# Wallaman Falls field trip last night



## iceman (Dec 3, 2008)

me an my girlfriend deside'd to go up to Wallaman falls for a look given the weather was pretty good last night an we found 1 mac, 1 BTS , 3 carpets, 1 scrubby, 1 Bird eatting spider. an a roadkill frilled-neck lizard poor little guy.

cheers


----------



## iceman (Dec 3, 2008)

few more pic's


----------



## iceman (Dec 3, 2008)

last 2 pic's


----------



## [email protected] (Dec 3, 2008)

very nice. well done. i also like the spider.


----------



## Brigsy (Dec 3, 2008)

I really want to move north!!!! nice pics


----------



## andyscott (Dec 3, 2008)

Fantastic pics Iceman.
That Scrubby with a full dorsal stripe is outstanding.


----------



## Retic (Dec 3, 2008)

Sounds like you had a great night, the Scrubby is outstanding. Also love the spider.

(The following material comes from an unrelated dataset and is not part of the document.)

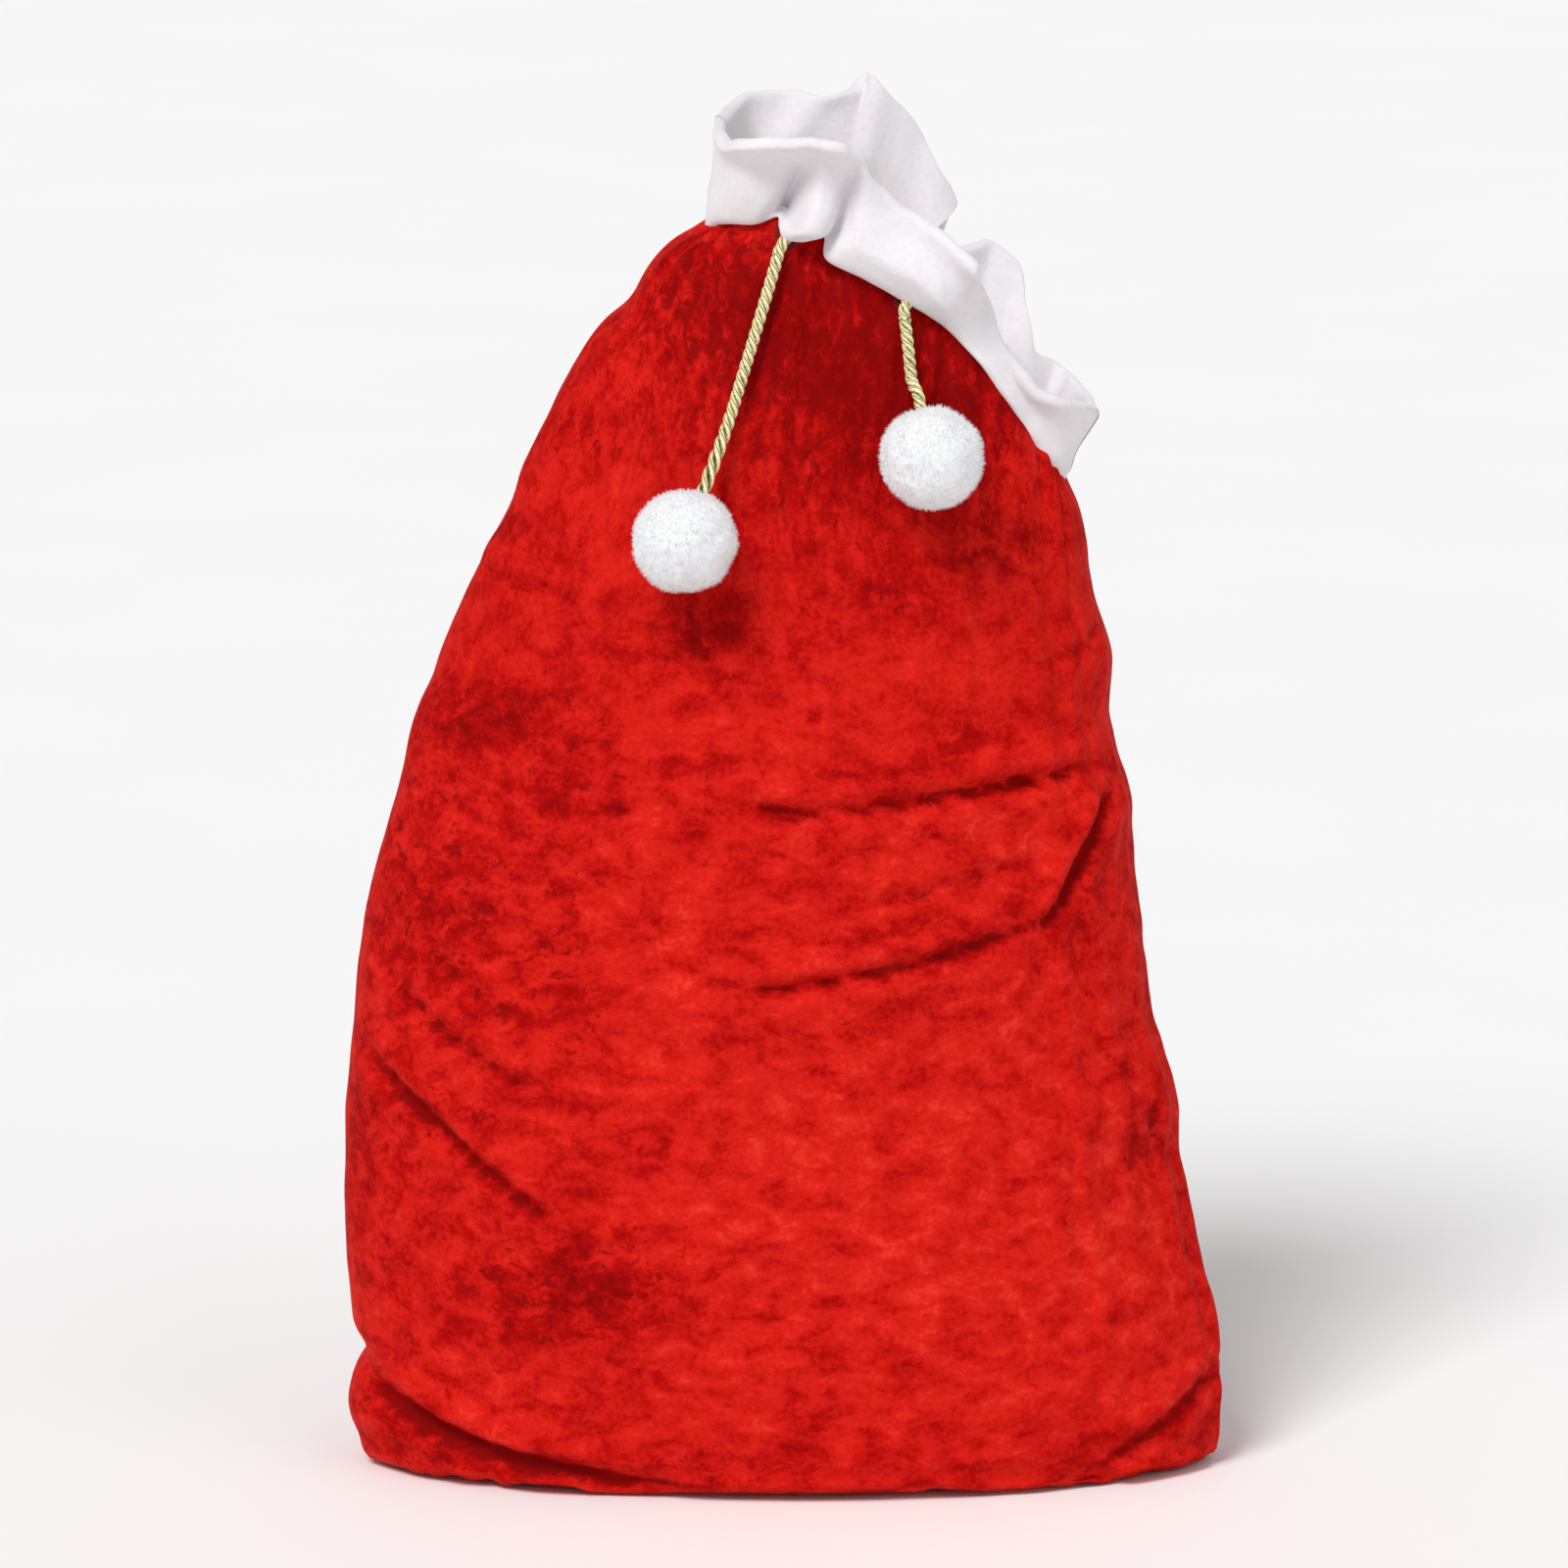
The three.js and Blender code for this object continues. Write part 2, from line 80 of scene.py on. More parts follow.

Nice photo's too.


----------



## iceman (Dec 3, 2008)

thanks guys, yeah the scrubby was the best find of the night.


----------



## whiteyluvsrum (Dec 3, 2008)

great finds


----------



## pythons73 (Dec 3, 2008)

What a great nite you had,some of those carpets are stunning,great colours and markings.My favourite is the scrubby and spider what a awesome find,great pictures....


----------



## Pike01 (Dec 3, 2008)

I have a scrubby with a stripe like that as well,was wondering if many wild ones come out like that,thought it might of been an incubation thing...which it could still be I spose.


----------



## ryno2085 (Dec 3, 2008)

Awesome pics, love the scrub.


----------



## iceman (Dec 3, 2008)

pike1, that is the 1st srcubby i've found like that in the wild, but i have seen pic's of other scrubby like that in the wild with a stripe.


----------



## TrueBlue (Dec 4, 2008)

Good nights herping luke.


----------



## krusty (Dec 18, 2008)

cool pics and looks like you had a great night,that scrubbie is so nice.


----------



## XKiller (Dec 18, 2008)

how did you come accross so many reptiles in one night?


----------



## LullabyLizard (Dec 18, 2008)

Love the spider!!! 8)


----------